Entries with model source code
-*-*-

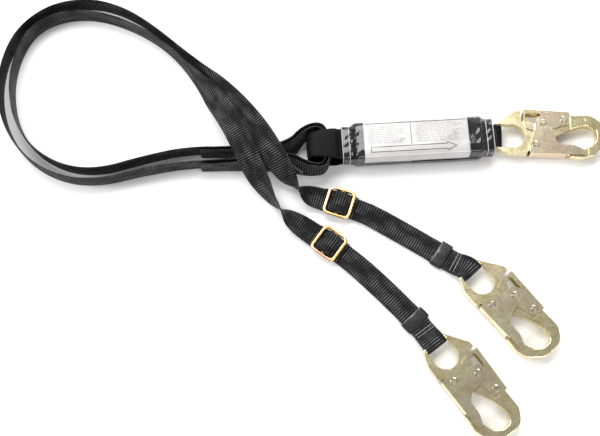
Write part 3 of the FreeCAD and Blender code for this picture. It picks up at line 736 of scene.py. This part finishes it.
tearPack = {"layers": 6, "half": 0.056, "low": 0.0045, "pitch": 0.0042, "width": 0.035, "thick": 0.0022}


def makeTearPack():
    line = serpentineLine(tearPack["layers"], tearPack["half"], tearPack["low"], tearPack["pitch"])
    aim = np.tile((0.0, 1.0, 0.0), (len(line), 1))
    weave = dict(fineWeave, pitch=0.0024, ribHeight=0.0002, edgeHeight=0.0004)
    strap, centre = carryStrap("tear_strap", line, aim, tearPack["width"], tearPack["thick"], "absorber",
                               looks["tear"], weave)
    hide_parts("tear_webbing")
    low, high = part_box("backup_strap")
    line = np.stack([np.linspace(low[0], high[0], 60), np.zeros(60), np.full(60, (low[2] + high[2]) / 2)], 1)
    aim = np.tile((0.0, 1.0, 0.0), (60, 1))
    strap, centre = carryStrap("backup_band", line, aim, high[1] - low[1], 0.0012,
                               "absorber", looks["smooth"], fineWeave)
    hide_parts("backup_strap")


def makeTearThread():
    # Pale stitches run along the bundle's edge as one long closed loop, on the front and on the back.
    lines = []
    turn = np.linspace(-math.pi / 2, math.pi / 2, 24)
    half, low, high = 0.056, 0.0075, 0.0225
    middle, radius = (low + high) / 2, (high - low) / 2
    count = 420
    for y in (-0.0182, 0.0182):
        flat = np.vstack([
            np.stack([np.linspace(-half, half, count), np.full(count, low)], 1),
            np.stack([half + np.cos(turn) * radius * 0.8, middle + np.sin(turn) * radius], 1)[1:-1],
            np.stack([np.linspace(half, -half, count), np.full(count, high)], 1),
            np.stack([-half - np.cos(turn) * radius * 0.8, middle - np.sin(turn) * radius], 1)[1:],
        ])
        reach = np.concatenate([[0.0], np.cumsum(np.linalg.norm(np.diff(flat, axis=0), axis=1))])
        at = np.arange(0, reach[-1], 0.0009)
        flat = np.stack([np.interp(at, reach, flat[:, 0]), np.interp(at, reach, flat[:, 1])], 1)
        tangent = unit(np.gradient(flat, axis=0))
        saw = np.where(np.arange(len(at)) % 2 == 0, 0.00045, -0.00045)[:, None]
        flat = flat + np.stack([-tangent[:, 1], tangent[:, 0]], 1) * saw
        lines.append(np.stack([flat[:, 0], np.full(len(flat), y), flat[:, 1]], 1))
    piece = threadTubes("tear_stitching", lines, 0.00042, "absorber", looks["paleThread"], 6)


endLoops = {
    "legSide": [(-0.060, 0.0082, 0.034), (-0.0846, 0.0074, 0.034), (-0.0905, 0.0018, 0.034),
                (-0.1195, 0.0018, 0.026), (-0.1195, 0.0314, 0.026), (-0.0905, 0.0314, 0.034),
                (-0.0846, 0.0236, 0.034), (-0.060, 0.0232, 0.034)],
    "hookSideTop": [(0.060, 0.0225, 0.034), (0.070, 0.0215, 0.031), (0.077, 0.0205, 0.028)],
    "hookSideFoot": [(0.077, 0.0076, 0.028), (0.070, 0.0078, 0.031), (0.060, 0.0080, 0.034)],
    "narrow": 0.0244,
    "thick": 0.0022,
}


def makeEndLoops():
    rows = np.array(endLoops["legSide"])
    points = np.stack([rows[:, 0], np.full(len(rows), -0.001), rows[:, 1]], 1)
    line = readLine(points)
    width = readLine(np.c_[rows[:, 2], points[:, 1:]])[:, 0]
    strap, legEnd = carryStrap("leg_side_loop", line, np.tile((0.0, 1.0, 0.0), (len(line), 1)), width,
                               endLoops["thick"], "absorber", looks["smooth"], fineWeave)
    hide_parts("leg_end_loop")
    bar, ahead, left = hookPlace("harness_hook")
    ring = hookShape["barRadius"] + hookShape["barGap"] + endLoops["thick"] / 2
    narrow = endLoops["narrow"]
    lines, widths = [], []
    for key, side in (("hookSideTop", 1), ("hookSideFoot", -1)):
        rows = np.array(endLoops[key])
        flat = np.stack([rows[:, 0], np.zeros(len(rows)), rows[:, 1]], 1)
        ends = np.vstack([bar - ahead * 0.0035 + up * ring * side, bar + up * ring * side])
        points = np.vstack([flat, ends]) if side == 1 else np.vstack([ends[::-1], flat])
        wide = np.r_[rows[:, 2], narrow, narrow] if side == 1 else np.r_[narrow, narrow, rows[:, 2]]
        lines.append(readLine(points))
        widths.append(readLine(np.c_[wide, points[:, 1:]])[:, 0])
    turn = roundBar(bar, ahead, ring)[1:-1]
    line = np.vstack([lines[0], turn, lines[1]])
    width = np.r_[widths[0], np.full(len(turn), narrow), widths[1]]
    first = np.array([0.0, 1.0, 0.0])
    aim = np.vstack([blendAims(first, left, len(lines[0])), np.tile(left, (len(turn), 1)),
                     blendAims(left, first, len(lines[1]))])
    strap, centre = carryStrap("hook_side_loop", line, aim, width, endLoops["thick"], "absorber",
                               looks["smooth"], fineWeave)
    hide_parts("hook_end_loop")
    return lines[0], legEnd


def zigzag(start, along, across, length, width, teeth):
    # A straight row of stitches that swings from side to side.
    share = np.linspace(0, 1, teeth * 2 + 1)[:, None]
    swing = np.where(np.arange(teeth * 2 + 1) % 2 == 0, 0.5, -0.5)[:, None] * width
    return start + along * share * length + across * swing


def makeStitches(topLine):
    lengthways, sideways = np.array([1.0, 0.0, 0.0]), np.array([0.0, 1.0, 0.0])
    rows = []
    for x in (0.0832, 0.0850, 0.0868):
        z = np.interp(x, topLine[:, 0], topLine[:, 2]) + endLoops["thick"] / 2 + 0.00015
        rows.append(zigzag(np.array([x, -0.0095, z]), sideways, lengthways, 0.019, 0.0011, 12))
    piece = threadTubes("hook_loop_stitches", rows, 0.00022, "absorber", looks["thread"], 6)
    low, high = (np.array(corner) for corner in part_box("pack_bar_tacks"))
    rows = []
    inset = np.array([0.0004, 0.002, 0.0036])
    for x in (*(low[0] + inset), *(high[0] - inset[::-1])):
        start = np.array([x, low[1], (low[2] + high[2]) / 2])
        rows.append(zigzag(start, sideways, lengthways, high[1] - low[1], 0.0011, 18))
    piece = threadTubes("pack_stitches", rows, 0.00026, "absorber", looks["thread"], 6)
    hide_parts("pack_bar_tacks")
    low, high = (np.array(corner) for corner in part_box("leg_bar_tacks"))
    rows = []
    along = unit(np.array([high[0] - low[0], low[1] - high[1], 0.0]))
    for share in np.linspace(0.08, 0.92, 5):
        x, y = low[0] + (high[0] - low[0]) * share, high[1] + (low[1] - high[1]) * share
        rows.append(zigzag(np.array([x, y, low[2]]), up, along, high[2] - low[2], 0.0012, 11))
    piece = threadTubes("leg_stitches", rows, 0.0003, "legs", looks["lightThread"], 6)
    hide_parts("leg_bar_tacks")


hookStitch = {"distances": (0.017, 0.021), "half": 0.0105, "swing": 0.0006, "teeth": 14, "radius": 0.00025}
threadLift = 0.00015


def makeHookStitches():
    # Two pale rows across each leg's hook loop, just before the eye.
    for leg, line in hookLoopTops.items():
        toEnd = np.linalg.norm(line - line[-1], axis=1)
        rows = []
        for distance in hookStitch["distances"]:
            at = int(np.argmin(np.abs(toEnd - distance)))
            along = unit(line[at + 1] - line[at - 1])
            across = unit(np.cross(along, up))
            normal = np.cross(across, along)
            start = line[at] - across * hookStitch["half"] + normal * (legStrap["thick"] / 2 + threadLift)
            rows.append(zigzag(start, across, along, 2 * hookStitch["half"],
                               hookStitch["swing"], hookStitch["teeth"]))
        piece = threadTubes(leg + "_loop_stitches", rows, hookStitch["radius"], "legs",
                            looks["paleThread"], 6)


makeCover()
makeLabel()
makePrint()
makeTearPack()
makeTearThread()
makeHookStitches()
topLine, legEnd = makeEndLoops()
makeStitches(topLine)
print("shock pack dressed")


# Keepers: a rubbery sleeve whose wall is an oval ring carried round a rounded rectangle

keeperShape = {"wall": 0.0009, "halfLength": 0.0065, "halfWidth": 0.0145, "squareness": 14.0, "bulge": 0.0002}


def makeKeepers():
    for name in ("keeper_1", "keeper_2"):
        along = np.array(joints[name + "_slide"]["axis"], dtype=float)
        across = np.cross(along, up)
        middle = middleOf(name)
        low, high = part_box(name)
        tall = (high[2] - low[2]) / 2 - keeperShape["wall"] / 2
        wide = keeperShape["halfWidth"] - keeperShape["wall"] / 2
        turn = (np.arange(120) / 120 * 2 * math.pi)[None, :]
        wall = (np.arange(20) / 20 * 2 * math.pi)[:, None]
        power = keeperShape["squareness"]
        reach = (np.abs(np.cos(turn) / wide) ** power + np.abs(np.sin(turn) / tall) ** power) ** (-1 / power)
        side = np.sign(np.cos(wall)) * np.abs(np.cos(wall)) ** 0.5 * keeperShape["halfLength"]
        out = np.sign(np.sin(wall)) * np.abs(np.sin(wall)) ** 0.7 * keeperShape["wall"] / 2
        out = out - keeperShape["bulge"] * (side / keeperShape["halfLength"]) ** 2
        x, z = (reach + out) * np.cos(turn), (reach + out) * np.sin(turn)
        points = middle + across * x[..., None] + up * z[..., None] + along * (side + 0 * turn)[..., None]
        faces = gridFaces(21, 120) % (20 * 120)
        piece = toObject(name + "_sleeve", points.reshape(-1, 3), faces, name, looks["keeper"])
        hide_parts(name)


# Springs: wire coils in each hook

springShape = {
    "leverWire": 0.00028,
    "leverRadius": 0.0014,
    "leverTurns": 6,
    "gateWire": 0.0006,
    "gateRadius": 0.0065,
}


def makeSprings():
    for hook in hookNames:
        bar, ahead, left = hookPlace(hook)
        eye = bar + ahead * hookShape["barToEye"]
        turn = np.linspace(0, 2 * math.pi * springShape["leverTurns"], 16 * springShape["leverTurns"])
        far = np.interp(turn, (0, turn[-1]), (0.0211, 0.0275))
        ring = ahead * (np.cos(turn) * springShape["leverRadius"])[:, None]
        ring = ring + up * (np.sin(turn) * springShape["leverRadius"])[:, None]
        line = eye + ahead * 0.044 + left * far[:, None] + ring
        coil = threadTubes(hook + "_lever_coil", [line], springShape["leverWire"], hook + "_lock_set",
                           looks["spring"], 8)
        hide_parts(hook + "_lever_spring")
        turn = np.linspace(math.radians(-90), math.radians(270), 60)
        low = -0.0056
        ring = ahead * (0.0247 + np.cos(turn) * springShape["gateRadius"])[:, None]
        ring = ring + left * (-0.0101 + np.sin(turn) * springShape["gateRadius"])[:, None]
        arm = ahead * np.linspace(0.0265, 0.044, 12)[:, None]
        arm = arm + left * np.linspace(-0.0169, -0.0183, 12)[:, None]
        line = eye + up * low + np.vstack([ring, arm])
        coil = threadTubes(hook + "_gate_coil", [line], springShape["gateWire"], hook + "_gate_set",
                           looks["spring"], 8)
        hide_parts(hook + "_gate_spring")


def finishMetal():
    kinds = {"_hook_body": "forged", "_gate": "sheet", "_lock_lever": "sheet", "_rivet": "rivet",
             "_locking_pin": "rivet", "_frame": "adjuster", "_slide_bar": "adjuster"}
    for name, piece in nodes.items():
        for ending, look in kinds.items():
            if name.endswith(ending):
                for slot in piece.material_slots:
                    slot.material = looks[look]


makeKeepers()
makeSprings()
finishMetal()
print("keepers, springs and metal done")

import json
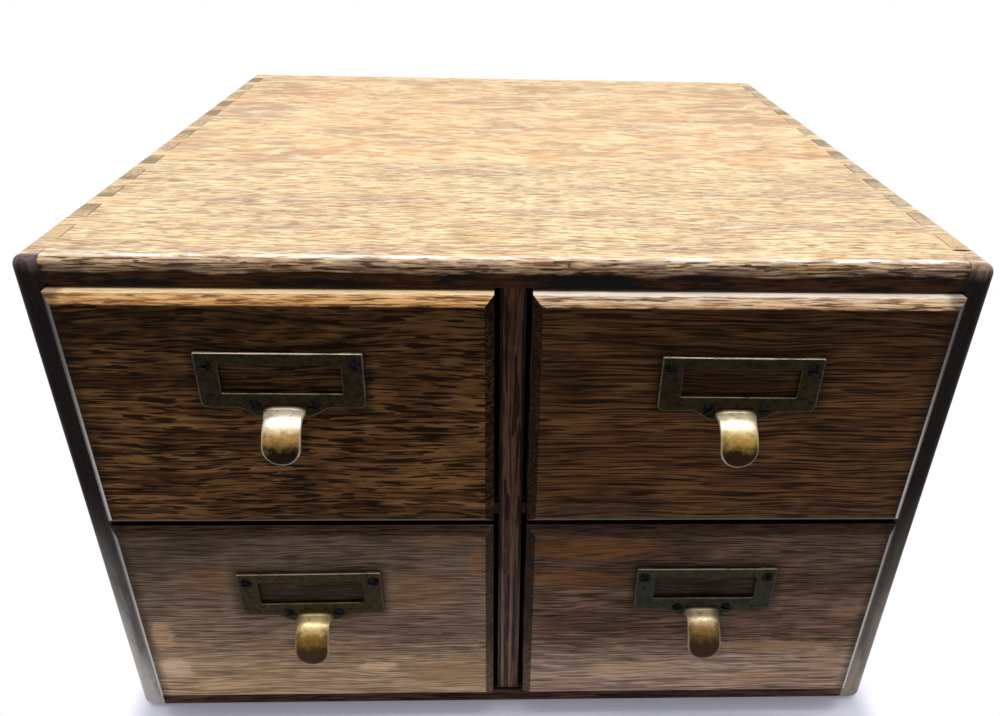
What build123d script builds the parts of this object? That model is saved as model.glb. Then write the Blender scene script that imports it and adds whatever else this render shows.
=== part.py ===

-*-*-

• WHAT THE EXERCISE ASKS: Quote every line from the line containing "What build123d script" through the closing line of the listing, including both.

• THE RESPONSE:
What build123d script builds the parts of this object? That model is saved as model.glb. Then write the Blender scene script that imports it and adds whatever else this render shows.
=== part.py ===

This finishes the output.